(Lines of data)
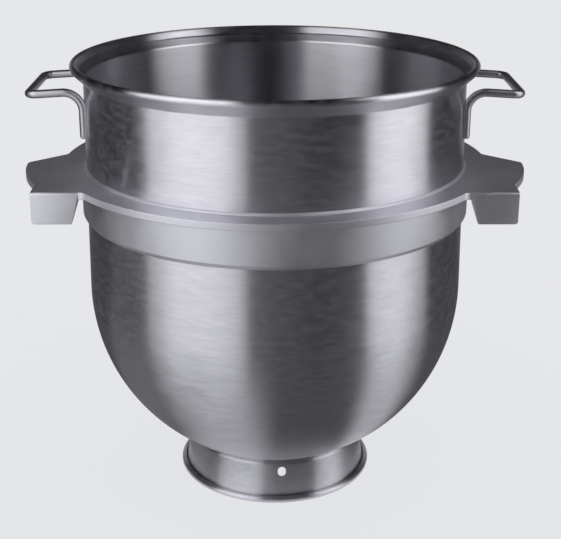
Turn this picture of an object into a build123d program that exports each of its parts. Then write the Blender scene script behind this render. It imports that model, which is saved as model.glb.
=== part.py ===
from build123d import *
from math import atan2, copysign, cos, radians, sin, sqrt, tan
import os

os.makedirs("parts", exist_ok=True)

# Stainless steel bowl of a large planetary mixer, about 40 litres.
# Millimetres, +Z up. The origin is on the bowl's axis, on the bench that the
# foot stands on. -Y is the front, where the two bent tabs face.

# Bowl shell, spun from one sheet. It is drawn as five rings that meet edge to
# edge, so that each ring keeps the hollow inside it.
bowl_sheet = 1.8
base_angle = 44.0          # degrees of the dish's arc in its first ring, from the axis
belt_angle = 23.4          # degrees of the arc in its second ring
dish_radius = 192.0        # outside of the half sphere
dish_clearance = 22.0      # lowest point of the dish above the bench
wall_lean = 0.7            # degrees that the wall leans in on its way up
rim_top = 446.0

# Flared rim, its edge rolled back over the flare. Radii on the outer face.
flare_turn = 47.0          # degrees that the flare leans out
flare_bend = 1.5
flare_run = 15.0
roll_round = 3.5
roll_turn = 200.0          # degrees that the edge turns back
roll_run = 6.0             # straight stretch at the sheet's edge

# Collar plate with its ears and bent tabs
plate_drop = 104.0         # from the rim's top down to the plate's
plate_thick = 7.0
plate_width = 24.5         # from the wall out to the ring's edge
weld_leg = 2.2
seam_leg = 2.5             # of the weld under the plate, outside the band
ear_reach = 34.6           # from the ring's edge out to the ear's
ear_front = 120.4          # from the axis to the face of the tabs
ear_blend = 10.0           # inside corner between ring and ear
ear_corner = 6.0
ear_rear_root = 19.2       # where the rear edge meets the ring, behind the axis
ear_rear_slant = 43.0      # degrees that the rear edge sweeps forward
notch_back = 27.0          # from the tab's face back to the notch beside it
notch_round = 1.5
tab_setback = 21.7         # from the ear's outer edge in to the tab's side
tab_width = 44.5           # at the plate
tab_taper = 8.0            # that the inner side closes in on its way down
tab_drop = 31.2            # from the plate's top to the tab's lower edge
tab_corner = 3.0
bend_outer = 3.5
bend_inner = 2.0

# Collar band under the plate
band_thick = 5.2
band_height = 43.2
band_bevel = 4.2
band_bevel_depth = 3.2

# Handles, bent round rod
rod = 8.0
handle_half_width = 48.5
handle_drop = 27.4         # from the rim's top down to the middle of the grip bar
arm_length = 52.7          # from the middle of a leg out to that of the grip bar
arm_rise = 3.3             # that an arm climbs from the grip bar to its leg
leg_length = 46.5          # from a leg's end up to the middle of its arm
leg_bend = 18.0
grip_bend = 9.0
leg_flat = 2.2             # that a leg's inner side is cut away to fit the wall
leg_end_round = 2.5

# Foot ring, a flared skirt with a curled edge
foot_sheet = 1.4
foot_radius = 102.6
curl_radius = 3.4
curl_lap = 20.0            # degrees that the curl runs on past its top
skirt_turn = 10.0          # degrees that the flare turns from top to curl
skirt_lean = 2.0           # degrees that it still leans in at its top
skirt_curve = 212.0        # radius of the flare
shoulder = 4.5
shoulder_turn = 46.0
shoulder_lip = 12.0        # runs into the dish, and is cut to its form
vent_width = 8.4
vent_length = 10.8
vent_height = 32.5
vent_angle = 4.4           # degrees to the right of the front

# Sizes that follow
equator = dish_clearance + dish_radius
wall_start = Vector(
    dish_radius * cos(radians(wall_lean)),
    equator + dish_radius * sin(radians(wall_lean)),
)


def wall_radius(height):
    # outside of the leaning wall at a height
    return wall_start.X - (height - wall_start.Y) * tan(radians(wall_lean))


flared, leaned = radians(flare_turn), radians(wall_lean)
rim_height = (
    flare_bend * (sin(flared) + sin(leaned))
    + flare_run * cos(flared)
    + roll_round * (1 + sin(flared))
)
wall_end = rim_top - rim_height
wall_length = (wall_end - wall_start.Y) / cos(leaned)
plate_top = rim_top - plate_drop
plate_bottom = plate_top - plate_thick
plate_radius = wall_radius(plate_top) + plate_width
ear_radius = plate_radius + ear_reach
tab_outer = ear_radius - tab_setback
tab_inner_top = tab_outer - tab_width
tab_inner_bottom = tab_inner_top + tab_taper
tab_bottom = plate_top - tab_drop
band_radius = wall_radius(plate_bottom) + band_thick
band_bottom = plate_bottom - band_height
band_inner = dish_radius - band_bevel - band_bevel_depth


def sheet_line(start, heading, steps, shift):
    # One face of a bent sheet. A step is a length and no turn, or a radius and
    # a turn in degrees. The line lies to the left of the steps by shift.
    place = Vector(*start) + Vector(0, shift).rotate(Axis.Z, heading)
    for size, turn in steps:
        direction = Vector(1, 0).rotate(Axis.Z, heading)
        if turn:
            run = JernArc(place, direction, size - shift * copysign(1, turn), turn)
        else:
            run = PolarLine(place, size, direction=direction)
        place = run @ 1
        heading += turn
    return place


def sheet_section(start, heading, steps, thickness):
    # both faces of a bent sheet and its two edges, and where the first face ends
    near = sheet_line(start, heading, steps, 0)
    far = sheet_line(start, heading, steps, thickness)
    Line(near, far)
    Line(start, Vector(*start) + Vector(0, thickness).rotate(Axis.Z, heading))
    return near


# Bowl shell: its outer face from the axis up to the rolled edge, thickened inwards
shell_steps = {
    "bowl_base": [(dish_radius, base_angle)],
    "bowl_lower": [(dish_radius, belt_angle)],
    "bowl_upper": [(dish_radius, 90 + wall_lean - base_angle - belt_angle)],
    "bowl_wall": [(wall_length, 0)],
    "bowl_rim": [
        (flare_bend, -flare_turn - wall_lean),
        (flare_run, 0),
        (roll_round, roll_turn),
        (roll_run, 0),
    ],
}
pieces = {}
ring_start = (0, dish_clearance)
ring_heading = 0
for name, steps in shell_steps.items():
    with BuildPart() as pieces[name]:
        with BuildSketch(Plane.XZ):
            with BuildLine():
                ring_start = sheet_section(ring_start, ring_heading, steps, bowl_sheet)
            make_face()
        revolve(axis=Axis.Z)
    ring_heading += sum(turn for size, turn in steps)

# The space that the bowl takes up, which the pieces welded to it are cut to
with BuildPart() as bowl_form:
    with BuildSketch(Plane.XZ):
        with BuildLine():
            form_dish = JernArc((0, dish_clearance), (1, 0), dish_radius, 90 + wall_lean)
            form_wall = PolarLine(form_dish @ 1, wall_length, direction=form_dish % 1)
            Polyline(form_wall @ 1, (0, wall_end), form_dish @ 0)
        make_face()
    revolve(axis=Axis.Z)

# Collar plate: the ring and the right ear, mirrored, then the tabs and the weld
slant = radians(ear_rear_slant)
root = Vector(sqrt(plate_radius**2 - ear_rear_root**2), ear_rear_root)
along = root.X * cos(slant) - root.Y * sin(slant)
rear_run = sqrt(along**2 + ear_radius**2 - plate_radius**2) - along
rear_tip = root + Vector(cos(slant), -sin(slant)) * rear_run
notch = Vector(tab_outer, notch_back - ear_front)
arc_middle = (atan2(notch.Y, notch.X) + atan2(rear_tip.Y, rear_tip.X)) / 2

with BuildPart() as collar_plate:
    with BuildSketch(Plane.XY.offset(plate_bottom)) as plate_outline:
        with BuildLine():
            Polyline(
                (0, root.Y),
                (0, -ear_front),
                (tab_outer, -ear_front),
                notch,
            )
            ThreePointArc(
                notch,
                (ear_radius * cos(arc_middle), ear_radius * sin(arc_middle)),
                rear_tip,
            )
            Polyline(rear_tip, root, (0, root.Y))
        make_face()
        corners = plate_outline.vertices()
        fillet(corners.sort_by_distance(rear_tip)[0], ear_corner)
        fillet(plate_outline.vertices().sort_by_distance(notch)[0], notch_round)
        mirror(about=Plane.YZ)
        Circle(plate_radius)
        front_corners = plate_outline.vertices().group_by(Axis.Y)[0]
        fillet(front_corners.sort_by(SortBy.DISTANCE)[:2], ear_blend)
    extrude(amount=plate_thick)
    with BuildSketch(Plane.XZ.offset(ear_front)) as tab_outline:
        Polygon(
            (tab_inner_top, plate_top),
            (tab_inner_top, plate_bottom),
            (tab_inner_bottom, tab_bottom),
            (tab_outer, tab_bottom),
            (tab_outer, plate_top),
            align=None,
        )
        lower_corners = tab_outline.vertices().group_by(Axis.Y)[0]
        fillet(lower_corners.sort_by(Axis.X)[-1], tab_corner)
        mirror(about=Plane.YZ)
    extrude(amount=-plate_thick)
    inner_bends = (
        collar_plate.edges()
        .filter_by(Axis.X)
        .filter_by_position(Axis.Y, plate_thick - ear_front, plate_thick - ear_front)
        .filter_by_position(Axis.Z, plate_bottom, plate_bottom)
    )
    fillet(inner_bends, bend_inner)
    # the rounded outside of each bend
    for bend_start in (tab_inner_top, -tab_outer):
        with BuildSketch(Plane.YZ.offset(bend_start)):
            with Locations((-ear_front, plate_top)):
                Rectangle(bend_outer, bend_outer, align=(Align.MIN, Align.MAX))
            with Locations((bend_outer - ear_front, plate_top - bend_outer)):
                Circle(bend_outer, mode=Mode.SUBTRACT)
        extrude(amount=tab_outer - tab_inner_top, mode=Mode.SUBTRACT)
    # the weld under the plate, where the band meets it
    with BuildSketch(Plane.XZ):
        Polygon(
            (band_radius, plate_bottom),
            (band_radius + seam_leg, plate_bottom),
            (band_radius, plate_bottom - seam_leg),
            align=None,
        )
    revolve(axis=Axis.Z)
    # the weld on top, which reaches into the wall's space and is cut back with the ring
    with BuildSketch(Plane.XZ):
        weld_root = wall_radius(plate_top)
        weld_top = plate_top + weld_leg
        Polygon(
            (weld_root - weld_leg, plate_top),
            (weld_root + weld_leg, plate_top),
            (wall_radius(weld_top), weld_top),
            (weld_root - weld_leg, weld_top),
            align=None,
        )
    revolve(axis=Axis.Z)
    add(bowl_form.part, mode=Mode.SUBTRACT)

# Collar band: a strip round the wall, its lower edge bevelled down to it
with BuildPart() as collar_band:
    with BuildSketch(Plane.XZ):
        Polygon(
            (band_inner, plate_bottom),
            (band_radius, plate_bottom),
            (band_radius, band_bottom + band_bevel),
            (band_radius - band_bevel_depth, band_bottom),
            (band_inner, band_bottom),
            align=None,
        )
    revolve(axis=Axis.Z)
    add(bowl_form.part, mode=Mode.SUBTRACT)

# Handles: two upright legs on the wall, two arms out and a grip bar
grip_height = rim_top - handle_drop
leg_top = grip_height + arm_rise
leg_bottom = leg_top - leg_length
leg_radius = wall_radius(leg_bottom) + rod / 2 - leg_flat
leg_x = sqrt(leg_radius**2 - handle_half_width**2)
handle_reach = leg_x + arm_length

with BuildPart() as handle_right:
    with BuildLine() as rod_line:
        FilletPolyline(
            (leg_x, -handle_half_width, leg_bottom),
            (leg_x, -handle_half_width, leg_top),
            (handle_reach, -handle_half_width, grip_height),
            (handle_reach, handle_half_width, grip_height),
            (leg_x, handle_half_width, leg_top),
            (leg_x, handle_half_width, leg_bottom),
            radius=[leg_bend, grip_bend, grip_bend, leg_bend],
        )
    with BuildSketch(Plane.XY.offset(leg_bottom)):
        with Locations((leg_x, -handle_half_width)):
            Circle(rod / 2)
    sweep()
    fillet(handle_right.edges().group_by(Axis.Z)[0], leg_end_round)
    add(bowl_form.part, mode=Mode.SUBTRACT)

with BuildPart() as handle_left:
    mirror(handle_right.part, about=Plane.YZ)

# Foot ring: from the curl's free edge round to the skirt, up its flare, over
# the shoulder and against the dish
curl_middle = foot_radius - curl_radius
curl_start = radians(90 + curl_lap)
foot_steps = [
    (curl_radius, skirt_turn + skirt_lean - 270 - curl_lap),
    (skirt_curve, -skirt_turn),
    (shoulder - foot_sheet, shoulder_turn),
    (shoulder_lip, 0),
]
with BuildPart() as foot_ring:
    with BuildSketch(Plane.XZ):
        with BuildLine():
            sheet_section(
                (
                    curl_middle + curl_radius * cos(curl_start),
                    curl_radius + curl_radius * sin(curl_start),
                ),
                curl_lap,
                foot_steps,
                -foot_sheet,
            )
        make_face()
    revolve(axis=Axis.Z)
    add(bowl_form.part, mode=Mode.SUBTRACT)
    vent_plane = Plane(
        origin=(0, 0, vent_height),
        x_dir=(cos(radians(vent_angle)), sin(radians(vent_angle)), 0),
        z_dir=(sin(radians(vent_angle)), -cos(radians(vent_angle)), 0),
    )
    with BuildSketch(vent_plane):
        SlotOverall(vent_length, vent_width, rotation=90)
    extrude(amount=foot_radius, mode=Mode.SUBTRACT)

pieces |= {
    "collar_plate": collar_plate,
    "collar_band": collar_band,
    "handle_left": handle_left,
    "handle_right": handle_right,
    "foot_ring": foot_ring,
}
for name, piece in pieces.items():
    piece.part.label = name
    export_step(piece.part, f"parts/{name}.step")
    print(name, "solids", len(piece.part.solids()), "volume", round(piece.part.volume))
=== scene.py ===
import bmesh
import bpy
import numpy as np
from math import atan2, ceil, cos, pi, radians, sin, sqrt, tan
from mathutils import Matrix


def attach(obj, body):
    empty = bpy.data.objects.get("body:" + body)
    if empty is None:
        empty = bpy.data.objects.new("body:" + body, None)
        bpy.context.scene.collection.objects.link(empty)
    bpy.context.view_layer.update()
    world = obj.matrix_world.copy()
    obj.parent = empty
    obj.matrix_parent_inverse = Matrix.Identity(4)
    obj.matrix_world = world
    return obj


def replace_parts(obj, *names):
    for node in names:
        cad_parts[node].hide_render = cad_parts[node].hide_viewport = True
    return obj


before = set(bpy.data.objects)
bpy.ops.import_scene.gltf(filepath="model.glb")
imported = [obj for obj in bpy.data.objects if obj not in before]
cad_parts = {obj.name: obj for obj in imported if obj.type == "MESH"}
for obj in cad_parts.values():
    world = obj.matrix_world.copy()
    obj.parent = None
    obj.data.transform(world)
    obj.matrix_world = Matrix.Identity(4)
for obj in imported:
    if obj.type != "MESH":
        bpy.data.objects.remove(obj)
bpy.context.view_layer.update()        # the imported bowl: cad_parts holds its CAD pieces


# Camera and image, metres and degrees, found from the rim's, collar's and foot's ellipses
view = {
    "imageWidth": 561,
    "focalPixels": 1221.5,
    "distance": 1.2077,          # in front of the bowl's axis
    "height": 0.6690,
    "pitch": 19.86,              # looking down
    "leftOfCentre": 5.6,         # pixels from the axis to the image's middle
    "aboveCentre": 10.2,
    "sensor": 36.0,
    "clipEnd": 60.0,
}


def makeCamera():
    data = bpy.data.cameras.new("photoCamera")
    data.sensor_width = view["sensor"]
    data.lens = view["focalPixels"] * view["sensor"] / view["imageWidth"]
    data.clip_end = view["clipEnd"]
    camera = bpy.data.objects.new("photoCamera", data)
    bpy.context.scene.collection.objects.link(camera)
    data.shift_x = view["leftOfCentre"] / view["imageWidth"]
    data.shift_y = -view["aboveCentre"] / view["imageWidth"]
    camera.location = (0, -view["distance"], view["height"])
    camera.rotation_euler = (radians(90 - view["pitch"]), 0, 0)
    bpy.context.scene.camera = camera


makeCamera()

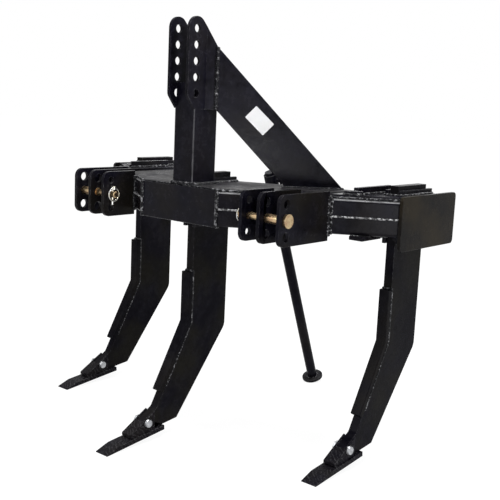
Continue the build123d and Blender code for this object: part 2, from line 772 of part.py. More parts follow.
# Rear tube between the wings, with the stand's sleeve through it
sleeve_r = leg_d / 2 + leg_clear + sleeve_wall
sleeve_axis = Plane(origin=stand_point(pin_z - sleeve_below), x_dir=(1, 0, 0), z_dir=stand_dir)
sleeve_length = (sleeve_above + sleeve_below) / cos(radians(stand_tilt))
with BuildPart() as rear_tube:
    with BuildSketch(Plane.YZ.offset(-wing_inner_plate_x)):
        with Locations((tube_y, pin_z - tube_drop)):
            RectangleRounded(tube_size, tube_size, tube_corner)
            hollow_size = tube_size - 2 * tube_wall
            RectangleRounded(hollow_size, hollow_size, tube_corner - tube_wall, mode=Mode.SUBTRACT)
    extrude(amount=2 * wing_inner_plate_x)
    with BuildSketch(sleeve_axis):
        Circle(sleeve_r)
    extrude(amount=sleeve_length, mode=Mode.SUBTRACT)
save(rear_tube.part, "rear_tube")

screw_along = sleeve_length - screw_below_top
screw_plane = Plane(origin=sleeve_axis.origin + stand_dir * screw_along, x_dir=stand_dir, z_dir=(1, 0, 0))
with BuildPart() as stand_sleeve:
    with BuildSketch(sleeve_axis):
        Circle(sleeve_r)
        Circle(leg_d / 2 + leg_clear, mode=Mode.SUBTRACT)
    extrude(amount=sleeve_length)
    with BuildSketch(screw_plane):
        Circle(screw_d / 2)
    extrude(amount=2 * sleeve_r, mode=Mode.SUBTRACT)
save(stand_sleeve.part, "stand_sleeve")

# Clamp screw with its bar, which holds the leg at its height
bar_x = sleeve_r + screw_reach - screw_bar_d
bar_start = screw_plane.origin + Vector(bar_x, 0, 0) - stand_dir * (screw_bar_length / 2)
with BuildPart() as stand_screw:
    with BuildSketch(screw_plane.offset(leg_d / 2 + toe_clear)):
        Circle(screw_d / 2)
    extrude(amount=sleeve_r + screw_reach - leg_d / 2 - toe_clear)
    with BuildSketch(Plane(origin=bar_start, x_dir=(1, 0, 0), z_dir=stand_dir)):
        Circle(screw_bar_d / 2)
    extrude(amount=screw_bar_length)
save(stand_screw.part, "stand_screw")

# Stand leg with its round foot, square to the leg
foot_z = foot_d / 2 * sin(radians(stand_tilt))
foot_plane = Plane(origin=stand_point(foot_z), x_dir=(1, 0, 0), z_dir=stand_dir)
leg_top = sleeve_axis.origin + stand_dir * (sleeve_length + leg_above_sleeve)
leg_length = (leg_top - foot_plane.origin).length - foot_thick
with BuildPart() as stand_leg:
    with BuildSketch(foot_plane):
        Circle(foot_d / 2)
    extrude(amount=foot_thick)
    with BuildSketch(foot_plane.offset(foot_thick)):
        Circle(leg_d / 2)
    extrude(amount=leg_length)
    with BuildSketch(foot_plane.offset(foot_thick)):
        Circle(leg_d / 2 - leg_wall)
    extrude(amount=leg_length - leg_wall, mode=Mode.SUBTRACT)
save(stand_leg.part, "stand_leg")
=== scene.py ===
# Finish for the three-shank subsoiler: paint, rounded edges, weld beads, blank sticker, floor and light.
# Lengths are in metres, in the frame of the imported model. X is across, -Y is the way it is pulled.

import json
import math

import bpy
from mathutils import Matrix, Vector


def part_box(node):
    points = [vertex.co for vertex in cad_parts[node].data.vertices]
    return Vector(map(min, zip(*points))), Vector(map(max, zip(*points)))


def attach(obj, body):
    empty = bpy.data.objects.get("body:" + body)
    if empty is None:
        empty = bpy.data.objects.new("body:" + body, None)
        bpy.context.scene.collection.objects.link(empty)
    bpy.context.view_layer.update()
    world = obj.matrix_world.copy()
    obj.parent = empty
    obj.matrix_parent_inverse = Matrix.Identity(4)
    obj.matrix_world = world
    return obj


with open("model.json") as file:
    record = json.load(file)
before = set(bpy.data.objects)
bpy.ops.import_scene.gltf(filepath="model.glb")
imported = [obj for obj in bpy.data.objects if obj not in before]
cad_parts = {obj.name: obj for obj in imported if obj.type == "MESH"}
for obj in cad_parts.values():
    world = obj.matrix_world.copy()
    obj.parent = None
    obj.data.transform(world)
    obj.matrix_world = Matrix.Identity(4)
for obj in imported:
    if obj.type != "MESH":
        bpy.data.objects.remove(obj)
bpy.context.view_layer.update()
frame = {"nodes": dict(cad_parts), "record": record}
nodes = frame["nodes"]
print("frame loaded:", len(nodes), "nodes")

machine = "machine"
stand = "stand"
sides = (-1, 1)


# Places read from the frame
def boxOf(name):
    low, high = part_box(name)
    return {"low": low, "high": high, "middle": (low + high) / 2}


pinBox = boxOf("hitch_pin_right")
frontBox = boxOf("front_plate")
armBox = boxOf("arm_upper_right")
lowerArmBox = boxOf("arm_lower_right")
topPlateBox = boxOf("top_plate")
postBox = boxOf("mast_post")
wingTopBox = boxOf("wing_top_plates")
linkBox = boxOf("top_link_plate_right")
braceBox = boxOf("brace_right")
tubeBox = boxOf("rear_tube")
legBox = boxOf("stand_leg")

pinY = pinBox["middle"].y
pinZ = pinBox["middle"].z
arm = {"sweep": math.radians(33), "depth": 0.070}
sweepTan = math.tan(arm["sweep"])
sweepCos = math.cos(arm["sweep"])
armDepthY = arm["depth"] / sweepCos


# How far back the front face of the swept arm lies at x
def armFace(x):
    return frontBox["low"].y + (abs(x) - frontBox["high"].x) * sweepTan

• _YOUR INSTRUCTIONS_
Start with the line that holds "extrude(amount=leg_length)" and finish with the line that holds "(low + high)". Transcribe each line in between exactly, and those two as well.

• _SOLUTION FOR THIS TASK_
    extrude(amount=leg_length)
    with BuildSketch(foot_plane.offset(foot_thick)):
        Circle(leg_d / 2 - leg_wall)
    extrude(amount=leg_length - leg_wall, mode=Mode.SUBTRACT)
save(stand_leg.part, "stand_leg")
=== scene.py ===
# Finish for the three-shank subsoiler: paint, rounded edges, weld beads, blank sticker, floor and light.
# Lengths are in metres, in the frame of the imported model. X is across, -Y is the way it is pulled.

import json
import math

import bpy
from mathutils import Matrix, Vector


def part_box(node):
    points = [vertex.co for vertex in cad_parts[node].data.vertices]
    return Vector(map(min, zip(*points))), Vector(map(max, zip(*points)))


def attach(obj, body):
    empty = bpy.data.objects.get("body:" + body)
    if empty is None:
        empty = bpy.data.objects.new("body:" + body, None)
        bpy.context.scene.collection.objects.link(empty)
    bpy.context.view_layer.update()
    world = obj.matrix_world.copy()
    obj.parent = empty
    obj.matrix_parent_inverse = Matrix.Identity(4)
    obj.matrix_world = world
    return obj


with open("model.json") as file:
    record = json.load(file)
before = set(bpy.data.objects)
bpy.ops.import_scene.gltf(filepath="model.glb")
imported = [obj for obj in bpy.data.objects if obj not in before]
cad_parts = {obj.name: obj for obj in imported if obj.type == "MESH"}
for obj in cad_parts.values():
    world = obj.matrix_world.copy()
    obj.parent = None
    obj.data.transform(world)
    obj.matrix_world = Matrix.Identity(4)
for obj in imported:
    if obj.type != "MESH":
        bpy.data.objects.remove(obj)
bpy.context.view_layer.update()
frame = {"nodes": dict(cad_parts), "record": record}
nodes = frame["nodes"]
print("frame loaded:", len(nodes), "nodes")

machine = "machine"
stand = "stand"
sides = (-1, 1)


# Places read from the frame
def boxOf(name):
    low, high = part_box(name)
    return {"low": low, "high": high, "middle": (low + high) / 2}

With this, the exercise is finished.